Author Spotlight and birthday wishes for 2010 Hugo Best Novel Nominee - Robert J. Sawyer

 Happy 50th Birthday to Robert J. Sawyer

Today Robert J. Sawyer has the honor of joining me in the "50's club".   What a great birthday present - He has been selected as one of the six nominees for the 2010 Hugo Award in the Best Novel category for his book "Wake." 




Excerpt from Chapter one:  

Not darkness, for that implies an understanding of light.
      Not silence, for that suggests a familiarity with sound.
      Not loneliness, for that requires a knowledge of others
But still, faintly, so tenuous, that if it were any less it wouldn't exist at all: awareness
     Nothing more than that.   Just awareness - a vague, ethereal sense of being.

Being...but not becoming.  No marking of time, no past or future --- only an endless, featureless now, and, just barely there in that boundless moment, inchoate and raw, the dawning of perception...

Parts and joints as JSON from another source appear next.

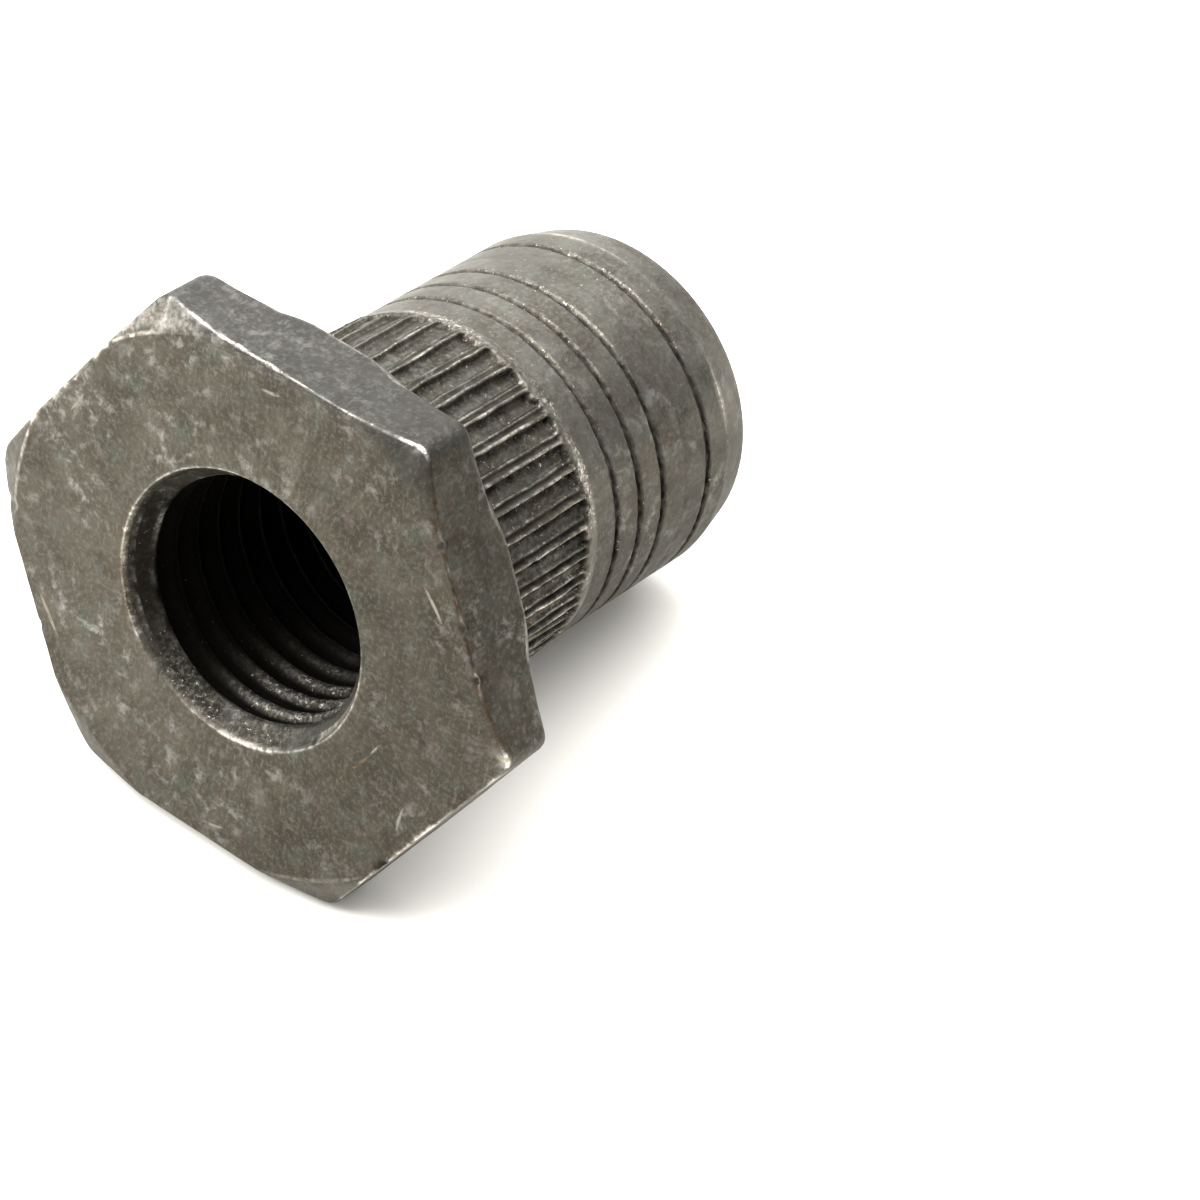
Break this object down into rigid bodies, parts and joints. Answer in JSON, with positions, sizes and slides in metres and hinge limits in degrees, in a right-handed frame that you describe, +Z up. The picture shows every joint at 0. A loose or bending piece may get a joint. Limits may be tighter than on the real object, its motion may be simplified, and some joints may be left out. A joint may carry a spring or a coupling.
{
  "type": "press-in nut",
  "caption": "Press-in nut: a thin chamfered hexagonal head on a long shank with a straight knurl, ring grooves, a tapered end and a threaded through hole.",
  "frame": {"origin": "point on the table below the middle of the nut's bounding box, with the nut lying at rest on one flat of its head and the rim of its shank", "axes": "+Z up from the table; the nut's axis runs from the head's outer face along +Y and dips 11.0 degrees below level; +X across the nut"},
  "size_m": [0.021, 0.0222, 0.0186],
  "materials": {
    "steel": "dark tumbled oxide, worn bright along the edges"
  },
  "bodies": {
    "root": {"press_nut": "steel"}
  },
  "joints": []
}
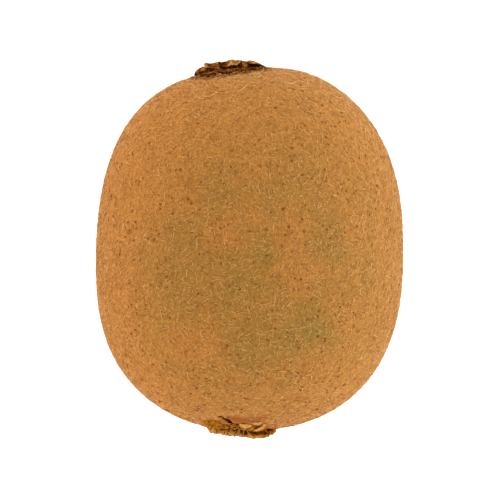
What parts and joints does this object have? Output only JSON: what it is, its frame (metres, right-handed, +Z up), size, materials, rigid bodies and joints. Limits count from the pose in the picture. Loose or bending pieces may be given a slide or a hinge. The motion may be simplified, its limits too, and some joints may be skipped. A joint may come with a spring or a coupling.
{
  "type": "kiwi fruit",
  "caption": "Whole hairy brown kiwi fruit lying on its side, an oval berry with a dried calyx at one end and dried flower remains at the other.",
  "frame": {"origin": "under the middle of the fruit's box, on the surface that it lies on", "axes": "+Z up, +Y along the fruit towards its stem end, +X across it"},
  "size_m": [0.053, 0.0662, 0.0491],
  "materials": {
    "skin": "thin dull brown fruit skin under a felt of short golden hairs",
    "dried_calyx": "dry dark brown sepals round a woody stalk scar",
    "dried_flower": "dry crumbly yellow brown stamens and papery styles"
  },
  "bodies": {
    "root": {"berry": "skin", "calyx": "dried_calyx", "flower_remains": "dried_flower"}
  },
  "joints": []
}
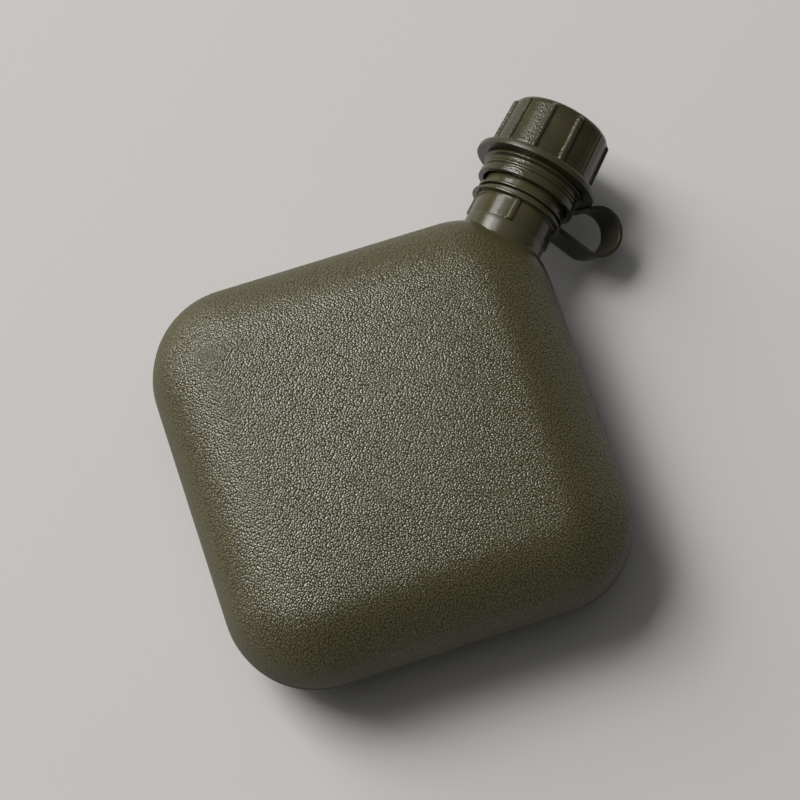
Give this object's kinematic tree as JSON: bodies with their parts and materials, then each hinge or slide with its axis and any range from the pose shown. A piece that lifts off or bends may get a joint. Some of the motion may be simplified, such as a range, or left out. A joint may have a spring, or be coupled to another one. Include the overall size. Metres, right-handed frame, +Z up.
{
  "type": "soft canteen with screw cap and cap strap",
  "caption": "Soft square canteen with rounded edges, a rigid corner neck, a ribbed screw cap and a moulded strap that keeps the cap.",
  "frame": {"origin": "under the middle of the overall outline, on the surface that the canteen lies on", "axes": "+X runs along the neck towards the cap, +Z is up through the thickness, and +Y completes a right-handed frame; the strap's loop is on the -Y side"},
  "size_m": [0.2964, 0.2342, 0.072],
  "materials": {
    "bladder_plastic": "soft olive drab plastic with a pebbled grain on both broad faces and a smooth band round the edge",
    "neck_plastic": "smooth olive drab plastic, semi-gloss",
    "cap_plastic": "smooth olive drab plastic, semi-gloss",
    "strap_plastic": "flexible olive drab plastic, satin",
    "liner_rubber": "black rubber, dull"
  },
  "bodies": {
    "canteen": {"body_bladder": "bladder_plastic", "spout": "neck_plastic"},
    "neck_ring": {"strap_neck_ring": "strap_plastic", "strap_loop": "strap_plastic"},
    "cap_ring": {"strap_cap_ring": "strap_plastic"},
    "liner": {"cap_liner": "liner_rubber"},
    "cap": {"cap": "cap_plastic"}
  },
  "joints": [
    {"name": "strap_swivel", "type": "hinge", "parent": "canteen", "child": "neck_ring", "pos_m": [0.1, 0, 0.036], "axis": [1, 0, 0], "continuous": true},
    {"name": "cap_ring_lift", "type": "slide", "parent": "neck_ring", "child": "cap_ring", "axis": [1, 0, 0], "range_m": [0, 0.0381], "deforming": ["strap_loop"]},
    {"name": "liner_lift", "type": "slide", "parent": "canteen", "child": "liner", "axis": [1, 0, 0], "range_m": [0, 0.0381]},
    {"name": "cap_turn", "type": "hinge", "parent": "liner", "child": "cap", "pos_m": [0.13, 0, 0.036], "axis": [1, 0, 0], "range_deg": [0, 2160]}
  ],
  "couplings": [
    {"joint": "liner_lift", "follows": "cap_turn", "m_per_rad": 0.0010106},
    {"joint": "cap_ring_lift", "follows": "cap_turn", "m_per_rad": 0.0010106}
  ]
}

Makes me want to go out and buy "Wake" right now.  Wake is book one in the WWW trilogy: Wake, Watch, and Wonder.  The first two are available now and you can read first chapter excerpts on the www trilogy web site. 

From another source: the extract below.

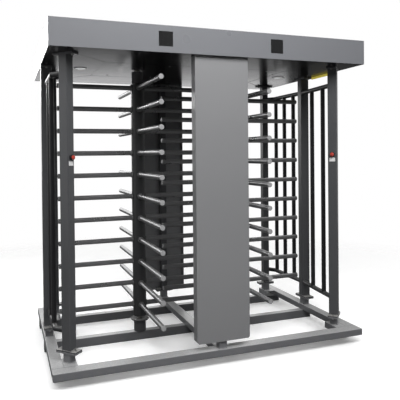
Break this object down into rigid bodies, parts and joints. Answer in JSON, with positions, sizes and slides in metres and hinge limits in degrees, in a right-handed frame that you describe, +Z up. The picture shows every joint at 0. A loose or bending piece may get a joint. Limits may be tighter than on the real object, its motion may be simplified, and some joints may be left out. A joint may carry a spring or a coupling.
{
  "type": "full height turnstile",
  "caption": "Twin full height turnstile: tubular-wing rotors turn between barred side fences and solid centre panels under a deep flat canopy, on a raised beam base.",
  "frame": {"origin": "On the floor, under the middle of the base and of the canopy.", "axes": "+X to the right as seen from the front, +Y from the front to the rear, +Z up."},
  "size_m": [2.384, 1.518, 2.37],
  "materials": {
    "base_paint": "satin grey powder coat, scuffed on top",
    "post_paint": "dark grey powder coat, satin",
    "panel_paint": "mid grey powder coat, smooth satin",
    "fence_paint": "near black powder coat",
    "fascia_paint": "mid grey powder coat, smooth satin",
    "soffit_steel": "brushed stainless sheet",
    "cover_sheet": "plain grey sheet",
    "zinc_bolts": "zinc plated",
    "head_frame_paint": "dark primer",
    "mech_steel": "machined and passivated steel",
    "bearing_iron": "painted cast iron",
    "solenoid_body": "moulded black housing",
    "box_paint": "light grey enamel",
    "column_paint": "dark grey powder coat",
    "arm_metal": "satin grey metal",
    "cap_metal": "plain turned end cap",
    "lamp_metal": "satin bezel",
    "lamp_glass": "frosted lens",
    "window_plastic": "dark smoked window",
    "strip_plastic": "yellow strip",
    "collar_plastic": "black collar",
    "button_red": "red mushroom head",
    "label_plastic": "bare label plate"
  },
  "bodies": {
    "frame": {"base_front_beam": "base_paint", "base_side_beams": "base_paint", "base_centre_beam": "base_paint", "floor_sleepers": "base_paint", "corner_pads": "base_paint", "post_stubs": "base_paint", "foot_bolts": "zinc_bolts", "front_posts": "post_paint", "mid_posts": "post_paint", "rear_posts": "post_paint", "centre_posts": "post_paint", "front_panel": "panel_paint", "rear_panel": "panel_paint", "left_fence": "fence_paint", "right_fence": "fence_paint", "long_fascias": "fascia_paint", "end_fascias": "fascia_paint", "long_soffits": "soffit_steel", "end_soffits": "soffit_steel", "top_cover": "cover_sheet", "service_hatch": "soffit_steel", "hatch_screws": "zinc_bolts", "head_rails": "head_frame_paint", "head_gussets": "head_frame_paint", "head_bolts": "zinc_bolts", "lamp_bezels": "lamp_metal", "lamp_lenses": "lamp_glass", "indicator_windows": "window_plastic", "edge_strip": "strip_plastic", "button_collars": "collar_plastic", "label_plates": "label_plastic", "foot_bearings": "bearing_iron", "top_bearings": "bearing_iron", "head_plates": "mech_steel", "solenoids": "solenoid_body", "pawl_pins": "mech_steel", "control_box": "box_paint"},
    "left_rotor": {"left_column": "column_paint", "left_arms": "arm_metal", "left_arm_caps": "cap_metal", "left_shafts": "mech_steel", "left_coupling": "bearing_iron", "left_index_disc": "mech_steel"},
    "right_rotor": {"right_column": "column_paint", "right_arms": "arm_metal", "right_arm_caps": "cap_metal", "right_shafts": "mech_steel", "right_coupling": "bearing_iron", "right_index_disc": "mech_steel"},
    "left_stop_button": {"left_button": "button_red"},
    "right_stop_button": {"right_button": "button_red"},
    "left_entry_pawl_lever": {"left_entry_pawl": "mech_steel"},
    "left_entry_plunger_rod": {"left_entry_plunger": "mech_steel"},
    "left_exit_pawl_lever": {"left_exit_pawl": "mech_steel"},
    "left_exit_plunger_rod": {"left_exit_plunger": "mech_steel"},
    "right_entry_pawl_lever": {"right_entry_pawl": "mech_steel"},
    "right_entry_plunger_rod": {"right_entry_plunger": "mech_steel"},
    "right_exit_pawl_lever": {"right_exit_pawl": "mech_steel"},
    "right_exit_plunger_rod": {"right_exit_plunger": "mech_steel"}
  },
  "joints": [
    {"name": "left_rotor_turn", "type": "hinge", "parent": "frame", "child": "left_rotor", "pos_m": [-0.4235, 0, 0.12], "axis": [0, 0, 1], "continuous": true},
    {"name": "right_rotor_turn", "type": "hinge", "parent": "frame", "child": "right_rotor", "pos_m": [0.4235, 0, 0.12], "axis": [0, 0, 1], "continuous": true},
    {"name": "left_stop_press", "type": "slide", "parent": "frame", "child": "left_stop_button", "axis": [-0.7071, 0.7071, 0], "range_m": [0, 0.004]},
    {"name": "right_stop_press", "type": "slide", "parent": "frame", "child": "right_stop_button", "axis": [0.7071, 0.7071, 0], "range_m": [0, 0.004]},
    {"name": "left_entry_pawl_swing", "type": "hinge", "parent": "frame", "child": "left_entry_pawl_lever", "pos_m": [-0.29976, 0.03889, 2.298], "axis": [0, 0, 1], "range_deg": [0, 8], "stiffness_Nm_per_rad": 0.5},
    {"name": "left_entry_plunger_stroke", "type": "slide", "parent": "frame", "child": "left_entry_plunger_rod", "axis": [0.7071, 0.7071, 0], "range_m": [0, 0.0056]},
    {"name": "left_exit_pawl_swing", "type": "hinge", "parent": "frame", "child": "left_exit_pawl_lever", "pos_m": [-0.54724, 0.03889, 2.298], "axis": [0, 0, -1], "range_deg": [0, 8], "stiffness_Nm_per_rad": 0.5},
    {"name": "left_exit_plunger_stroke", "type": "slide", "parent": "frame", "child": "left_exit_plunger_rod", "axis": [-0.7071, 0.7071, 0], "range_m": [0, 0.0056]},
    {"name": "right_entry_pawl_swing", "type": "hinge", "parent": "frame", "child": "right_entry_pawl_lever", "pos_m": [0.54724, 0.03889, 2.298], "axis": [0, 0, 1], "range_deg": [0, 8], "stiffness_Nm_per_rad": 0.5},
    {"name": "right_entry_plunger_stroke", "type": "slide", "parent": "frame", "child": "right_entry_plunger_rod", "axis": [0.7071, 0.7071, 0], "range_m": [0, 0.0056]},
    {"name": "right_exit_pawl_swing", "type": "hinge", "parent": "frame", "child": "right_exit_pawl_lever", "pos_m": [0.29976, 0.03889, 2.298], "axis": [0, 0, -1], "range_deg": [0, 8], "stiffness_Nm_per_rad": 0.5},
    {"name": "right_exit_plunger_stroke", "type": "slide", "parent": "frame", "child": "right_exit_plunger_rod", "axis": [-0.7071, 0.7071, 0], "range_m": [0, 0.0056]}
  ],
  "couplings": [
    {"joint": "left_entry_plunger_stroke", "follows": "left_entry_pawl_swing", "m_per_rad": 0.04},
    {"joint": "left_exit_plunger_stroke", "follows": "left_exit_pawl_swing", "m_per_rad": 0.04},
    {"joint": "right_entry_plunger_stroke", "follows": "right_entry_pawl_swing", "m_per_rad": 0.04},
    {"joint": "right_exit_plunger_stroke", "follows": "right_exit_pawl_swing", "m_per_rad": 0.04}
  ]
}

Sawyer, born April 29, 2010 in Ottawa Canada, sold his first short science fiction story in 1979 to the Strasenburgh Planetarium which they produced as part of a dramatic starshow trilogy called "Futurescapes" in 1980.   While attending Ryerson University and working on his Bachelor of Applied Arts in Radio and Television Arts, he had his first story published in  Ryerson's 1980 Literary Annual - White Wall Review.  

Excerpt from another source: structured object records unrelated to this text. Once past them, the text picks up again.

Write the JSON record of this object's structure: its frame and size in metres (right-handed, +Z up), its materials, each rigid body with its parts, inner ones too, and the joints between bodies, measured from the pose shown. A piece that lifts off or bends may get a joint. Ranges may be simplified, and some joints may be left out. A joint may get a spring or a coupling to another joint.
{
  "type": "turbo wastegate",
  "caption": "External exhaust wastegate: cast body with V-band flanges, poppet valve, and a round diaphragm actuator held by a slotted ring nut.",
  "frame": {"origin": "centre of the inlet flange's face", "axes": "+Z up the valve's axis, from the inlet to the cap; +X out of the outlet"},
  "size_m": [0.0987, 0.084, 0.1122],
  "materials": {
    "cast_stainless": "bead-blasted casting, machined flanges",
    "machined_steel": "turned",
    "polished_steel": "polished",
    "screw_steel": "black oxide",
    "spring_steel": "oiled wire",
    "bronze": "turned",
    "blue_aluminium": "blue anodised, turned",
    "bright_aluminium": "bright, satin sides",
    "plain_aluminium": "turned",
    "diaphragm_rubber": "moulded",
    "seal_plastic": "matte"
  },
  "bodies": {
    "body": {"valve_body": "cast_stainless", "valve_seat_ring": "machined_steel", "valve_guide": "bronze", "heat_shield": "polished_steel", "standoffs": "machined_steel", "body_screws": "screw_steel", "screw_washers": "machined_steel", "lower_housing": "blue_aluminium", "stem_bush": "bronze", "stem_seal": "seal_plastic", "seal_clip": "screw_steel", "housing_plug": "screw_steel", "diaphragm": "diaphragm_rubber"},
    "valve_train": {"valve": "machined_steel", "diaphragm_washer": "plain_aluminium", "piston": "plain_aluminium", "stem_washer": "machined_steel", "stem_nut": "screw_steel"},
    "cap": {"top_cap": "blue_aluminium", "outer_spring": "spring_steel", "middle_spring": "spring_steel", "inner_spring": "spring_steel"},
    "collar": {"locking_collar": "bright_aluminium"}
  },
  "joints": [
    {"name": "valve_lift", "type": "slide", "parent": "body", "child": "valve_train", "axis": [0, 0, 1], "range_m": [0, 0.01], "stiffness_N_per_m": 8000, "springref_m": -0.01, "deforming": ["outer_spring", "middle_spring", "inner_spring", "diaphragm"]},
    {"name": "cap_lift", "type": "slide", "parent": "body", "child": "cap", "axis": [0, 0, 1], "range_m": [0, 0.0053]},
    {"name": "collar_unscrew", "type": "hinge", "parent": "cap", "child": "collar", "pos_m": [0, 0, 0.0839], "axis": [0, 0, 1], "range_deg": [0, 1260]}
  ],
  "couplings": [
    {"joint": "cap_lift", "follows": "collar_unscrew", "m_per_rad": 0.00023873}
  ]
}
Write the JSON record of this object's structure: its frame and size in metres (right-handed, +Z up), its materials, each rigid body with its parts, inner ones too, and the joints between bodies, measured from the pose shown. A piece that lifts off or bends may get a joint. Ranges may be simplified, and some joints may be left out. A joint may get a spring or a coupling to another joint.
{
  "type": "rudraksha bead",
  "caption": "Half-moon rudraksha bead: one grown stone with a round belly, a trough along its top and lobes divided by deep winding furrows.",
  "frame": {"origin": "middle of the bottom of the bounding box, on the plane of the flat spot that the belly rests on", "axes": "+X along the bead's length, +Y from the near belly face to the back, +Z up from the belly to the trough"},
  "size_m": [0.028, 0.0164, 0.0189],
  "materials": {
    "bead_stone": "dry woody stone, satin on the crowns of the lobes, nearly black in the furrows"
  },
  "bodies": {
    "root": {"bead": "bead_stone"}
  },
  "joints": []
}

The story "The Contest" was included in the anthology 100 Great Fantasy Short Stories released in 1984.  After graduating from Ryerson, he spent the next six years writing mainly non fiction freelance articles for various American and Canadian magazines.   His true love however was writing science fiction and he decided to concentrate on writing novels full time.   


His debut novel was Golden Fleece published in 1999


The story is unique in that is it told from the viewpoint of the Starcology Argo's ship's computer, Jason. One of the ship's crew is murdered and the finger points straight at the artificially intelligent computer.  


After that he wrote Farseer, the first book in the Quintaglio Ascension series which revolved around the world of a group of intelligent dinosaurs.




His next book, End of an Era continued with the dinosaur theme but took us back through time travel to the beginning of the world to find out what really happened to the dinosaurs.  


Sawyer explored many interesting themes in his books including SETI, artificial intelligence, time travel, dinosaurs, psychology, murder and the nature of consciousness to name a few.  


In his Neanderthal Parallax series, he explored the question:  what would have happened if there was another world in which the neanderthals have survived and became the dominant species.   How would their world differ from ours?  He won the 2003 Hugo award for Hominids.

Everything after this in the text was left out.